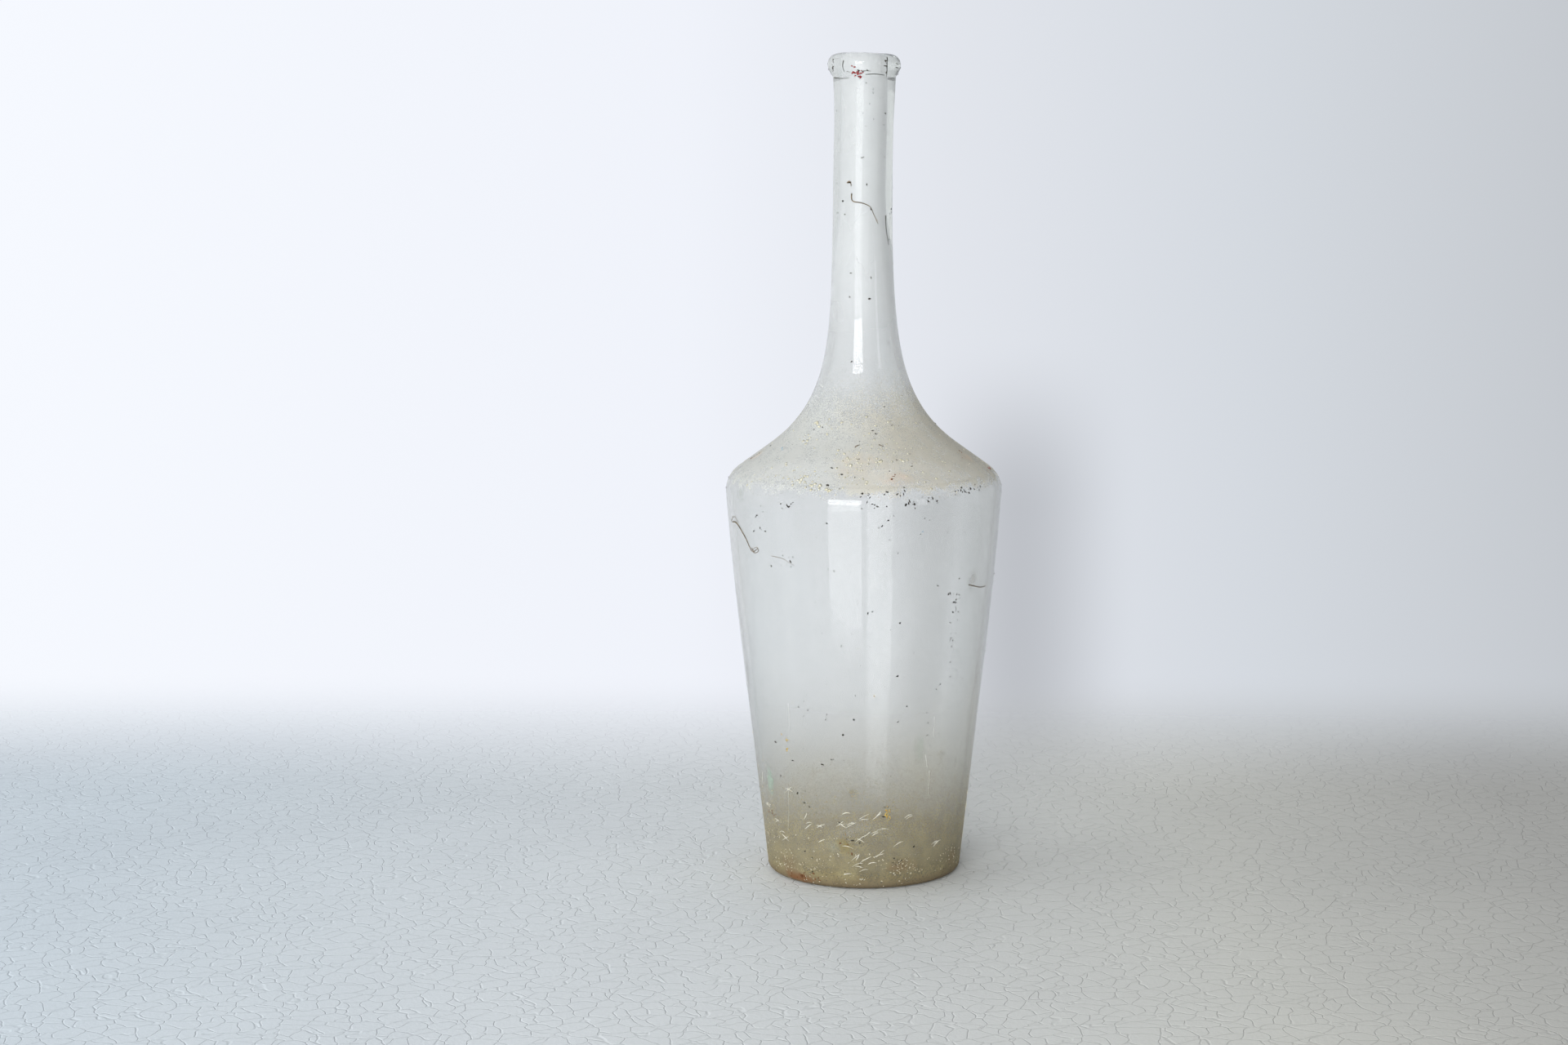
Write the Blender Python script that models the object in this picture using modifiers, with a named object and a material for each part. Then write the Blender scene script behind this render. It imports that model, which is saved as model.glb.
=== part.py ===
"""A clear glass bottle, blown and turned, with a tapering body and a long neck.

The bottle is one piece of glass: a pushed-up base on a flat resting ring, a
body that widens upwards, a rounded shoulder, a neck that flares out of it and
a rounded lip that was laid on round the mouth. It is empty, and open at the
mouth. Metres, +Z up, origin at the centre of the resting ring.
"""

import bpy
from math import cos, exp, pi, radians, sin, sqrt, tan

# Heights, from the table up
HEIGHT = 0.2742
SHOULDER_HEIGHT = 0.1293

# Body, outside
HEEL_RADIUS = 0.0327
HEEL_ROUND = 0.0020
SHOULDER_RADIUS = 0.0463
SHOULDER_ROUND = 0.0095
SHOULDER_SLOPE = radians(36.0)
SIDE_BULGE = 0.0007

# Neck, outside
NECK_RADIUS = 0.00985
NECK_FLARE = 0.0156
NECK_TOP_RADIUS = 0.0105
NECK_TOP_SWELL = 0.0190

# Lip, measured down from the mouth where it is a height
LIP_RADIUS = 0.0121
LIP_HEIGHT = 0.0081
LIP_WIDEST = 0.0040
LIP_LAND_RADIUS = 0.0073
LIP_SQUARENESS = 2.4

# Glass and hollow
BODY_WALL = 0.0026
BORE_RADIUS = 0.0050
MOUTH_ROUND = 0.0009
THICK_NECK = 0.0460
THICK_NECK_BLEND = 0.0360
FLOOR_GLASS = 0.0040
FLOOR_ROUND = 0.0050

# Base
REST_RING_WIDTH = 0.0055
PUSH_UP = 0.0115

# Facets
ROUND_SIDES = 56
SIDE_STEPS = 5
SHOULDER_STEPS = 5
FLARE_STEPS = 11
SWELL_STEPS = 3
ROUND_STEPS = 3
LIP_STEPS = 5
BASE_STEPS = 6


def smooth(share):
    """0 to 1 as share goes from 0 to 1, level at both ends."""
    share = min(max(share, 0.0), 1.0)
    return share * share * (3.0 - 2.0 * share)


def side_radius(height):
    """Outside radius of the body from heel to widest ring, fullest two thirds of the way up."""
    share = (height - HEEL_ROUND) / (SHOULDER_HEIGHT - HEEL_ROUND)
    straight = HEEL_RADIUS + (SHOULDER_RADIUS - HEEL_RADIUS) * share
    return straight + SIDE_BULGE * 6.75 * share**2 * (1.0 - share)


def shoulder_round():
    """Radius and height of the end of the shoulder's rounding, where its slope begins."""
    turn = pi / 2 - SHOULDER_SLOPE
    radius = SHOULDER_RADIUS - SHOULDER_ROUND * (1.0 - cos(turn))
    return radius, SHOULDER_HEIGHT + SHOULDER_ROUND * sin(turn)


def flare_start():
    """Radius and height where the straight slope turns into the neck's flare."""
    slope_radius, slope_height = shoulder_round()
    radius = NECK_RADIUS + NECK_FLARE / tan(SHOULDER_SLOPE)
    return radius, slope_height + (slope_radius - radius) * tan(SHOULDER_SLOPE)


def neck_radius(height):
    """Outside radius of the neck, which flares below and swells a little under the lip."""
    start_radius, start_height = flare_start()
    fade = exp((start_height - height) / NECK_FLARE)
    below_lip = HEIGHT - LIP_HEIGHT - height
    swell = max(0.0, 1.0 - below_lip / NECK_TOP_SWELL) ** 2
    return NECK_RADIUS + (start_radius - NECK_RADIUS) * fade + (NECK_TOP_RADIUS - NECK_RADIUS) * swell


def wall_at(height, outside):
    """Thickness of the glass: thin in the body, and as thick as the bore leaves in the neck."""
    full = HEIGHT - THICK_NECK
    share = smooth((height - full + THICK_NECK_BLEND) / THICK_NECK_BLEND)
    return BODY_WALL + (outside - BORE_RADIUS - BODY_WALL) * share


def arc(centre_radius, centre_height, size, start, end, steps):
    """Points of a round from start to end, angles from the horizontal, without the first."""
    angles = [start + (end - start) * step / steps for step in range(1, steps + 1)]
    return [(centre_radius + size * cos(a), centre_height + size * sin(a)) for a in angles]


def lip_outline():
    """The lip from the inner edge of its flat land, over the top and down to the neck."""
    land = LIP_LAND_RADIUS
    points = [(BORE_RADIUS + MOUTH_ROUND, HEIGHT), (land, HEIGHT)]
    for step in range(1, LIP_STEPS + 1):
        angle = pi / 2 * (1.0 - step / LIP_STEPS)
        out = cos(angle) ** (2.0 / LIP_SQUARENESS)
        up = sin(angle) ** (2.0 / LIP_SQUARENESS)
        points.append((land + (LIP_RADIUS - land) * out, HEIGHT - LIP_WIDEST * (1.0 - up)))
    for step in range(1, ROUND_STEPS + 1):
        share = step / ROUND_STEPS
        radius = LIP_RADIUS - (LIP_RADIUS - NECK_TOP_RADIUS) * share**2
        points.append((radius, HEIGHT - LIP_WIDEST - (LIP_HEIGHT - LIP_WIDEST) * share))
    return points


def neck_heights():
    """Heights down the neck: even in the swell under the lip, then closer towards the flare."""
    top = HEIGHT - LIP_HEIGHT
    bottom = flare_start()[1]
    run = top - NECK_TOP_SWELL - bottom
    swell = [top - NECK_TOP_SWELL * step / SWELL_STEPS for step in range(SWELL_STEPS)]
    return swell + [bottom + run * (1.0 - step / FLARE_STEPS) ** 1.4 for step in range(FLARE_STEPS + 1)]


def outside_outline():
    """Neck, shoulder and body from under the lip down to the top of the heel."""
    points = [(neck_radius(height), height) for height in neck_heights()[1:]]
    points.append(shoulder_round())
    centre = SHOULDER_RADIUS - SHOULDER_ROUND
    start = pi / 2 - SHOULDER_SLOPE
    points += arc(centre, SHOULDER_HEIGHT, SHOULDER_ROUND, start, 0.0, SHOULDER_STEPS)
    for step in range(1, SIDE_STEPS + 1):
        height = SHOULDER_HEIGHT + (HEEL_ROUND - SHOULDER_HEIGHT) * step / SIDE_STEPS
        points.append((side_radius(height), height))
    return points


def push_up_rise(radius, width):
    """Share of the push-up's full rise at a radius, level at its rim and its middle."""
    return smooth(1.0 - radius / width)


def underside_outline():
    """Heel, resting ring and push-up, in to the axis."""
    points = arc(HEEL_RADIUS - HEEL_ROUND, HEEL_ROUND, HEEL_ROUND, 0.0, -pi / 2, ROUND_STEPS)
    width = HEEL_RADIUS - HEEL_ROUND - REST_RING_WIDTH
    for step in range(BASE_STEPS):
        radius = width * (1.0 - step / BASE_STEPS)
        points.append((radius, PUSH_UP * push_up_rise(radius, width)))
    points.append((0.0, PUSH_UP))
    return points


def inset(points):
    """The outline moved in by the thickness of the glass, square to its own run."""
    moved = []
    for index in range(1, len(points) - 1):
        before, here, after = points[index - 1], points[index], points[index + 1]
        run = (after[0] - before[0], after[1] - before[1])
        length = sqrt(run[0] ** 2 + run[1] ** 2)
        wall = wall_at(here[1], here[0])
        moved.append((here[0] + run[1] / length * wall, here[1] - run[0] / length * wall))
    return moved


def inside_outline():
    """The hollow from the mouth down its wall and in over the floor to the axis."""
    points = [(BORE_RADIUS, HEIGHT - LIP_HEIGHT)]
    walls = [(NECK_TOP_RADIUS, HEIGHT - LIP_HEIGHT)] + outside_outline()
    points += [point for point in inset(walls) if point[1] > FLOOR_GLASS + FLOOR_ROUND]
    floor_edge = side_radius(FLOOR_GLASS + FLOOR_ROUND) - BODY_WALL
    points += arc(floor_edge - FLOOR_ROUND, FLOOR_GLASS + FLOOR_ROUND, FLOOR_ROUND, 0.1, -pi / 2, ROUND_STEPS)
    width = floor_edge - FLOOR_ROUND
    for step in range(1, BASE_STEPS):
        radius = width * (1.0 - step / BASE_STEPS)
        points.append((radius, FLOOR_GLASS + PUSH_UP * push_up_rise(radius, width)))
    points.append((0.0, FLOOR_GLASS + PUSH_UP))
    return points


def mouth_outline():
    """The small rounding between the bore and the lip's flat land, from the land inwards."""
    centre = BORE_RADIUS + MOUTH_ROUND
    return arc(centre, HEIGHT - MOUTH_ROUND, MOUTH_ROUND, pi / 2, pi, ROUND_STEPS)


def bottle_outline():
    """Half the bottle's section: up the inside from the axis, over the lip, down the outside."""
    inside = mouth_outline() + inside_outline()
    return inside[::-1] + lip_outline() + outside_outline() + underside_outline()


def glass():
    material = bpy.data.materials.new("clear glass")
    material.use_nodes = True
    shader = material.node_tree.nodes["Principled BSDF"]
    shader.inputs["Base Color"].default_value = (0.74, 0.77, 0.72, 1.0)
    shader.inputs["Roughness"].default_value = 0.12
    shader.inputs["Metallic"].default_value = 0.0
    shader.inputs["IOR"].default_value = 1.5
    shader.inputs["Transmission Weight"].default_value = 1.0
    return material


def turned(name, outline, material, collection):
    """An object whose surface is the outline turned once round the Z axis."""
    mesh = bpy.data.meshes.new(name)
    verts = [(radius, 0.0, height) for radius, height in outline]
    mesh.from_pydata(verts, [(i, i + 1) for i in range(len(verts) - 1)], [])
    mesh.materials.append(material)
    piece = bpy.data.objects.new(name, mesh)
    collection.objects.link(piece)
    screw = piece.modifiers.new("turn", "SCREW")
    screw.axis = "Z"
    screw.angle = 2.0 * pi
    screw.steps = ROUND_SIDES
    screw.render_steps = ROUND_SIDES
    screw.use_merge_vertices = True
    screw.merge_threshold = 0.00001
    screw.use_smooth_shade = True
    return piece


def main():
    for old in list(bpy.data.objects):
        bpy.data.objects.remove(old)
    collection = bpy.data.collections.new("glass bottle")
    bpy.context.scene.collection.children.link(collection)
    turned("bottle", bottle_outline(), glass(), collection)


main()
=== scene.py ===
"""An old clear glass bottle, hazed and stained by the soil that it lay in.

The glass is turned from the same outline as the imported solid, finely enough
for its rounds, with the slight bend and the waves of hand work. A film of haze
and soil lies over it, sediment covers the floor inside, and flakes, grains,
rootlets and stains cling to it. Small things are placed by the pixel of the
photograph where they show, and sit on the glass where that ray meets it.
"""

from math import atan2, cos, exp, hypot, pi, radians, sin, tan
from random import Random

import bpy
import numpy as np
from bpy.props import FloatProperty, FloatVectorProperty, PointerProperty
from mathutils import Matrix, Vector, noise
from mathutils.bvhtree import BVHTree


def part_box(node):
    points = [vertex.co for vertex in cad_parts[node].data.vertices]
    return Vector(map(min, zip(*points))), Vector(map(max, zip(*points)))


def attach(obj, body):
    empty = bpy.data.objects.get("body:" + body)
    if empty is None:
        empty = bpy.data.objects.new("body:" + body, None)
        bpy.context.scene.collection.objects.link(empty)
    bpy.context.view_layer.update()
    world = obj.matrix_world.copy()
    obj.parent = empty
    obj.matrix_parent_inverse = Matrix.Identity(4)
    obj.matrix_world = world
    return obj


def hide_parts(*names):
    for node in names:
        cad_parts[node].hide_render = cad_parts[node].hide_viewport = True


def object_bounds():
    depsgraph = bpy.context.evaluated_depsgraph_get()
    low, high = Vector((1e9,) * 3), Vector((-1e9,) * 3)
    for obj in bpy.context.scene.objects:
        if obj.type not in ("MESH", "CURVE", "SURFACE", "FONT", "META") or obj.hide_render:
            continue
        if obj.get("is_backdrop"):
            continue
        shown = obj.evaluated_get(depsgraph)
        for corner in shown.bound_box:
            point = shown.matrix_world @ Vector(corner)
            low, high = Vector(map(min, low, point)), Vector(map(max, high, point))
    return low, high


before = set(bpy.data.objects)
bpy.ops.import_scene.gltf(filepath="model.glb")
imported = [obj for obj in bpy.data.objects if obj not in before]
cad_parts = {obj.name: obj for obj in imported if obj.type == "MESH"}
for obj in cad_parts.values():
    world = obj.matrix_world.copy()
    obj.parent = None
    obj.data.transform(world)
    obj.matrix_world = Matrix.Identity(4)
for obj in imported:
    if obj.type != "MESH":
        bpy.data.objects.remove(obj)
cad_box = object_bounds()

bl_info = {
    "name": "Old Glass Bottle",
    "version": (1, 0, 0),
    "blender": (4, 5, 0),
    "location": "View3D > Sidebar > Bottle",
    "description": "Makes an old clear glass bottle with haze, soil and sediment",
    "category": "Add Mesh",
}

# The bottle's outline, in metres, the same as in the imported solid
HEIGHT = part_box("bottle")[1].z
SHOULDER_HEIGHT = 0.1293
HEEL_RADIUS = 0.0327
HEEL_ROUND = 0.0020
SHOULDER_RADIUS = 0.0463
SHOULDER_ROUND = 0.0095
SHOULDER_SLOPE = radians(36.0)
SIDE_BULGE = 0.0007
NECK_RADIUS = 0.00985
NECK_FLARE = 0.0156
NECK_TOP_RADIUS = 0.0105
NECK_TOP_SWELL = 0.0190
LIP_RADIUS = 0.0121
LIP_HEIGHT = 0.0081
LIP_WIDEST = 0.0040
LIP_LAND_RADIUS = 0.0073
LIP_SQUARENESS = 2.4
BODY_WALL = 0.0026
BORE_RADIUS = 0.0050
MOUTH_ROUND = 0.0009
THICK_NECK = 0.0460
THICK_NECK_BLEND = 0.0360
FLOOR_GLASS = 0.0040
FLOOR_ROUND = 0.0050
REST_RING_WIDTH = 0.0055
PUSH_UP = 0.0115

# Hand work: waves a metre, how much slower they run along the bottle, the lip's droop, and seeds
WAVE_SCALE = 55.0
WAVE_STRETCH = 0.35
LIP_DROOP = 0.00045
LIP_ROLL = 0.00012
OUTSIDE_SEED = 0.0
INSIDE_SEED = 40.0

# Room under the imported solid's skin: the glass lies this deep, and the film between
GLASS_DEPTH = 0.00016
FILM_DEPTH = 0.00009
INNER_FILM_LIFT = 0.00007
WIDEST = SHOULDER_RADIUS - 0.00001

# Heights between which each film comes in or fades out
SOIL_EDGE = (0.1296, 0.1380)
SOIL_FADE = (0.138, 0.188)
DRY_SOIL = (0.05, 0.11)
DAMP_SOIL = (0.0, 0.062)
HEEL_CRUST = (0.001, 0.011)
HEEL_STAIN = (0.0005, 0.0052)
LOW_HAZE = (0.015, 0.070)
NECK_HAZE = (0.160, 0.215)
THICK_SEDIMENT = (0.004, 0.040)
THIN_SEDIMENT = (0.015, 0.080)
FLOOR_SEDIMENT = (0.008, 0.013)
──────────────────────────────
## OBJECTIVE:
Using the data above, transcribe the lines that run from the line with "point = shown.matrix_world" to the line with "WIDEST = SHOULDER_RADIUS - 0.00001", both ends kept, and output nothing else.

## EXPECTED ANSWER:
            point = shown.matrix_world @ Vector(corner)
            low, high = Vector(map(min, low, point)), Vector(map(max, high, point))
    return low, high


before = set(bpy.data.objects)
bpy.ops.import_scene.gltf(filepath="model.glb")
imported = [obj for obj in bpy.data.objects if obj not in before]
cad_parts = {obj.name: obj for obj in imported if obj.type == "MESH"}
for obj in cad_parts.values():
    world = obj.matrix_world.copy()
    obj.parent = None
    obj.data.transform(world)
    obj.matrix_world = Matrix.Identity(4)
for obj in imported:
    if obj.type != "MESH":
        bpy.data.objects.remove(obj)
cad_box = object_bounds()

bl_info = {
    "name": "Old Glass Bottle",
    "version": (1, 0, 0),
    "blender": (4, 5, 0),
    "location": "View3D > Sidebar > Bottle",
    "description": "Makes an old clear glass bottle with haze, soil and sediment",
    "category": "Add Mesh",
}

# The bottle's outline, in metres, the same as in the imported solid
HEIGHT = part_box("bottle")[1].z
SHOULDER_HEIGHT = 0.1293
HEEL_RADIUS = 0.0327
HEEL_ROUND = 0.0020
SHOULDER_RADIUS = 0.0463
SHOULDER_ROUND = 0.0095
SHOULDER_SLOPE = radians(36.0)
SIDE_BULGE = 0.0007
NECK_RADIUS = 0.00985
NECK_FLARE = 0.0156
NECK_TOP_RADIUS = 0.0105
NECK_TOP_SWELL = 0.0190
LIP_RADIUS = 0.0121
LIP_HEIGHT = 0.0081
LIP_WIDEST = 0.0040
LIP_LAND_RADIUS = 0.0073
LIP_SQUARENESS = 2.4
BODY_WALL = 0.0026
BORE_RADIUS = 0.0050
MOUTH_ROUND = 0.0009
THICK_NECK = 0.0460
THICK_NECK_BLEND = 0.0360
FLOOR_GLASS = 0.0040
FLOOR_ROUND = 0.0050
REST_RING_WIDTH = 0.0055
PUSH_UP = 0.0115

# Hand work: waves a metre, how much slower they run along the bottle, the lip's droop, and seeds
WAVE_SCALE = 55.0
WAVE_STRETCH = 0.35
LIP_DROOP = 0.00045
LIP_ROLL = 0.00012
OUTSIDE_SEED = 0.0
INSIDE_SEED = 40.0

# Room under the imported solid's skin: the glass lies this deep, and the film between
GLASS_DEPTH = 0.00016
FILM_DEPTH = 0.00009
INNER_FILM_LIFT = 0.00007
WIDEST = SHOULDER_RADIUS - 0.00001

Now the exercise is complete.